By ROB HARRIS
AP Global Soccer Writer
FILE – In this Dec. 15, 2019, file photo, a worker cleans above air conditioning vents at Qatar Education Stadium, an open cooled stadium with a 45,350-seat capacity, and one of the 2022 World Cup stadiums, in Doha, Qatar. Addressing airborne threats like the novel coronavirus is a particular challenge, especially when they can stick around for hours wherever they might land. The good news is many venues already use high-efficiency filtration that can capture most virus particles and keep them from spreading. The bad news is even the world’s most effective HVAC systems can’t do anything about the germs fans might touch on a railing or catch from a cough down the row.
Organizers of the 2022 World Cup have become the latest Qatari state entity to make staff redundant.
The World Cup organizing committee did not directly cite the financial impact of the coronavirus pandemic in a statement announcing the job losses.

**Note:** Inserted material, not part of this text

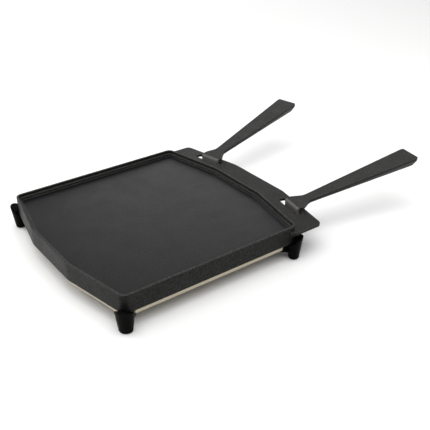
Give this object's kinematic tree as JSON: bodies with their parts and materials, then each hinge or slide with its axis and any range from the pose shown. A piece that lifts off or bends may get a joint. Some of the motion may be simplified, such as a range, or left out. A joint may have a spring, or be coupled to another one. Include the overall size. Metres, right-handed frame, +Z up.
{
  "type": "electric griddle",
  "caption": "Bowed-end cast griddle plate with stepped rim and two hook-in handles, resting on four corner feet over a shallow heated base pan.",
  "frame": {"origin": "on the table under the middle of the whole object, handles included", "axes": "+Z up, +Y towards the two handles, +X to the side the right handle leans to"},
  "size_m": [0.32, 0.5189, 0.082],
  "materials": {
    "cast_plate": "seasoned cast iron, cooking face ground",
    "cast_handle": "seasoned cast iron, as cast",
    "stainless": "pressed stainless steel",
    "fibre_board": "mica and mineral fibre board",
    "reflector_aluminium": "bright rolled aluminium",
    "ceramic": "steatite ceramic",
    "zinc_steel": "zinc-plated steel",
    "element_sheath": "heat-oxidised nickel steel sheath",
    "copper": "drawn copper",
    "black_phenolic": "black moulded phenolic",
    "nickel_brass": "nickel-plated brass",
    "white_marking": "white inlay",
    "lamp_red": "red translucent lens",
    "glass_sleeving": "woven glass-fibre sleeving",
    "lead_black": "silicone-insulated wire",
    "lead_brown": "silicone-insulated wire",
    "lead_blue": "silicone-insulated wire",
    "lead_green": "silicone-insulated wire",
    "foot_rubber": "moulded silicone rubber"
  },
  "bodies": {
    "base": {"base_pan": "stainless", "insulation_board": "fibre_board", "reflector": "reflector_aluminium", "reflector_spacers": "ceramic", "reflector_screws": "zinc_steel", "heating_element": "element_sheath", "element_seals": "ceramic", "element_pins": "zinc_steel", "element_clips": "zinc_steel", "sensor_spring": "zinc_steel", "sensor_bulb": "copper", "capillary_tube": "copper", "thermal_cutout": "zinc_steel", "seal_plate": "fibre_board", "housing_shell": "black_phenolic", "housing_base": "black_phenolic", "housing_screws": "zinc_steel", "cover_screws": "zinc_steel", "inlet_body": "black_phenolic", "inlet_pins": "nickel_brass", "thermostat_body": "ceramic", "thermostat_nut": "zinc_steel", "lamp_body": "black_phenolic", "lamp_lens": "lamp_red", "terminal_block": "ceramic", "terminal_screws": "zinc_steel", "earth_stud": "nickel_brass", "foot_screws": "zinc_steel", "foot_nuts": "zinc_steel", "cutout_leads": "glass_sleeving", "lamp_leads": "lead_black", "live_wire": "lead_brown", "neutral_wire": "lead_blue", "thermostat_wire": "lead_brown", "heater_wire": "glass_sleeving", "earth_wire": "lead_green", "front_right_foot": "black_phenolic", "front_right_foot_tip": "foot_rubber", "front_left_foot": "black_phenolic", "front_left_foot_tip": "foot_rubber", "back_right_foot": "black_phenolic", "back_right_foot_tip": "foot_rubber", "back_left_foot": "black_phenolic", "back_left_foot_tip": "foot_rubber"},
    "griddle": {"griddle_plate": "cast_plate"},
    "right_grip": {"right_handle": "cast_handle"},
    "left_grip": {"left_handle": "cast_handle"},
    "knob": {"control_knob": "black_phenolic", "control_shaft": "zinc_steel", "knob_pointer": "white_marking"}
  },
  "joints": [
    {"name": "griddle_lift", "type": "slide", "parent": "base", "child": "griddle", "axis": [0, 0, 1], "range_m": [0, 0.08]},
    {"name": "right_handle_unhook", "type": "hinge", "parent": "griddle", "child": "right_grip", "pos_m": [0.09702, 0.06711, 0.0346], "axis": [0.9806, -0.1961, 0], "range_deg": [0, 35]},
    {"name": "left_handle_unhook", "type": "hinge", "parent": "griddle", "child": "left_grip", "pos_m": [-0.09702, 0.06711, 0.0346], "axis": [0.9806, 0.1961, 0], "range_deg": [0, 35]},
    {"name": "thermostat_turn", "type": "hinge", "parent": "base", "child": "knob", "pos_m": [0.029, 0.07861, 0.019], "axis": [0, -1, 0], "range_deg": [0, 270]}
  ]
}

But secretary general Hassan Al Thawadi recently spoke of his concerns about the looming global recession.
Qatar Airways, a FIFA sponsor, and Doha-based beIN Sports, which owns broadcast rights to World Cup matches, have also cut jobs recently in response to COVID-19 halting travel and shutting sports events.

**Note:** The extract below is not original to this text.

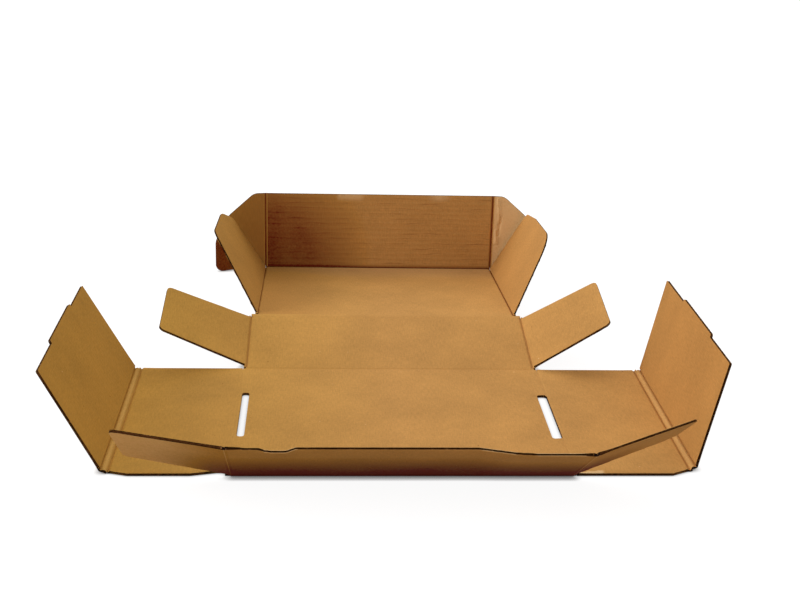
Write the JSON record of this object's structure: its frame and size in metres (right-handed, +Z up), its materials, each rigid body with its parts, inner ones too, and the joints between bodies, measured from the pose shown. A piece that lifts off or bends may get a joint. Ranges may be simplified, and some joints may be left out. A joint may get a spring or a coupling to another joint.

Qatar has opened three of the eight stadiums that will be used in the tournament across November and December 2022 which means fewer staff overseeing building infrastructure are required.
With 85% of infrastructure completed, World Cup organizers say the “workforce needs to transition … as new skills are required for the next phase of Qatar’s tournament delivery.”

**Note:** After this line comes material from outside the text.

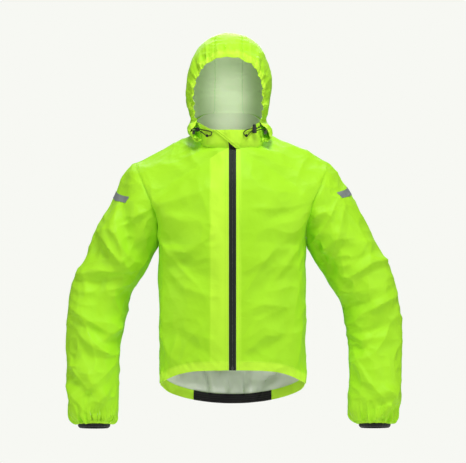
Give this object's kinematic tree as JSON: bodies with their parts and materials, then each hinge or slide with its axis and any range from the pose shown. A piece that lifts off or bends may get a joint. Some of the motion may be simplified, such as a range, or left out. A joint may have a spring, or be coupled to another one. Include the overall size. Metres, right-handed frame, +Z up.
{
  "type": "motorcycle rain jacket",
  "caption": "Thin hooded waterproof over-jacket with a full-length front zip, elastic cuffs, drawcord hood, drop tail and reflective sleeve strips, filled out as worn.",
  "frame": {"origin": "middle of the neck hole, level with the shoulders, where a wearer holds the jacket up", "axes": "+Z up; the wearer faces -Y, so +X is the wearer's left"},
  "size_m": [0.8905, 0.2827, 1.0499],
  "materials": {
    "neon_nylon": "thin coated nylon with a soft sheen",
    "black_elastic": "woven elastic",
    "zip_tape": "woven tape",
    "black_plastic": "moulded",
    "grey_metal": "satin",
    "reflective_tape": "glass-bead retroreflective film",
    "grey_tab": "woven tape"
  },
  "bodies": {
    "root": {"back": "neon_nylon", "chin_flap": "neon_nylon", "collar": "neon_nylon", "cord_bead_left": "black_plastic", "cord_bead_right": "black_plastic", "cord_lock_left": "black_plastic", "cord_lock_right": "black_plastic", "cord_plunger_left": "black_plastic", "cord_plunger_right": "black_plastic", "cord_tab_left": "grey_tab", "cord_tab_right": "grey_tab", "cuff_left": "black_elastic", "cuff_right": "black_elastic", "drawcord_left": "black_elastic", "drawcord_right": "black_elastic", "front_left": "neon_nylon", "front_right": "neon_nylon", "hem_casing_back": "neon_nylon", "hem_casing_left": "neon_nylon", "hem_casing_right": "neon_nylon", "hem_gripper": "black_elastic", "hood_centre": "neon_nylon", "hood_side_left": "neon_nylon", "hood_side_right": "neon_nylon", "reflective_left": "reflective_tape", "reflective_right": "reflective_tape", "sleeve_left": "neon_nylon", "sleeve_right": "neon_nylon", "storm_flap": "neon_nylon", "zip_coil": "black_plastic", "zip_slider": "black_plastic", "zip_stop": "grey_metal", "zip_tape_left": "zip_tape", "zip_tape_right": "zip_tape"}
  },
  "joints": []
}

The number of people losing their jobs was not stated.
“The (organizing committee) has recently undertaken an internal exercise to assess the current workforce and engaged in a budget management and operational efficiency exercise as part of this transition,” World Cup organizers said in a statement. "As a result, we have taken the decision to make a number of positions redundant.
"All due salary and end of service benefits will be paid to those leaving, in line with Qatari labor laws.